「植松被告」に死刑判決でも事件が不可解な理由 裁判員制度による「核心司法の問題点」を露呈
かつて私が取材したオウム真理教事件でも、死刑囚の裁判は生い立ちからはじまって、親子関係や宗教観、教団との出会い、入信の理由、出家後の生活などなど、あらゆることを本人に語らせていた。
「あなたのことを、裁判官によく知ってもらうためだからね」と、前置きする弁護人もいた。親が出廷して、どんな育て方をしたのか証言したり、マインドコントロール理論も取り上げられることがあった。さまざまな角度から事件が検討され、理由が書き込まれて判決が言い渡された。「精密司法」と呼ばれるものだ。
それが裁判員制度の導入で、一般市民である裁判員の負担の軽減が必要になる。手続きの簡素化と期間の短縮が求められ、争点や証拠を公判前に絞り込む「公判前整理手続」が行われるようになった。事件の核心と裁判の結果が重要であって、論点が絞り込まれているから、そのほかのことを細かく知る必要はない。これが「核心司法」とされる。
植松被告の被告人質問は、たった3期日だった。もっとも、弁護側は大麻精神病による心神喪失を主張しているから、犯行動機を探る必要がなかったことも事実だ。
彼には、現実感覚がない
ただ、そこに植松被告の“軽さ”が拍車をかけた。
初公判で「皆様に深くおわびします」と、はじめて謝罪の言葉を口にしたのはいいが、その直後にいきなり右手の小指をかみ切ろうとして、複数の刑務官に取り押さえられている。

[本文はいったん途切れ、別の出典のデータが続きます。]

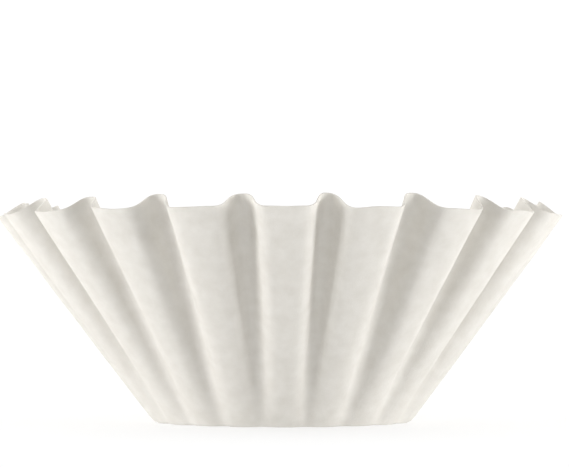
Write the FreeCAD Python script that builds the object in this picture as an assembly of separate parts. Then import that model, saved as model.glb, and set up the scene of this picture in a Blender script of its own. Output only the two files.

その後の公判でも、誰にお詫びしたのか、被害者参加制度を利用した遺族や被害者家族に尋ねられると、「皆様です」「亡くなられた方、ご家族です。迷惑をおかけしたすべての方です」と答えはするものの、その一方で「意思疎通のとれない人は不幸を生む」「お金と時間を奪っているから」「重度障害者を育てるのは間違っている」と主張している。
職員として働き出した当時、「障害者はかわいい」と言っていたことについても、「そう思ったほうが、仕事がしやすいからかもしれません」「そう思い込んだということだと思います」と答えている。もう最初から、障害者を人間とは認められずに、動物や自分の労働のための対象物にしかみていない言いぐさだ。
「彼には、現実感覚がないのではないか」
傍聴を続けていたある関係者はそう語っている。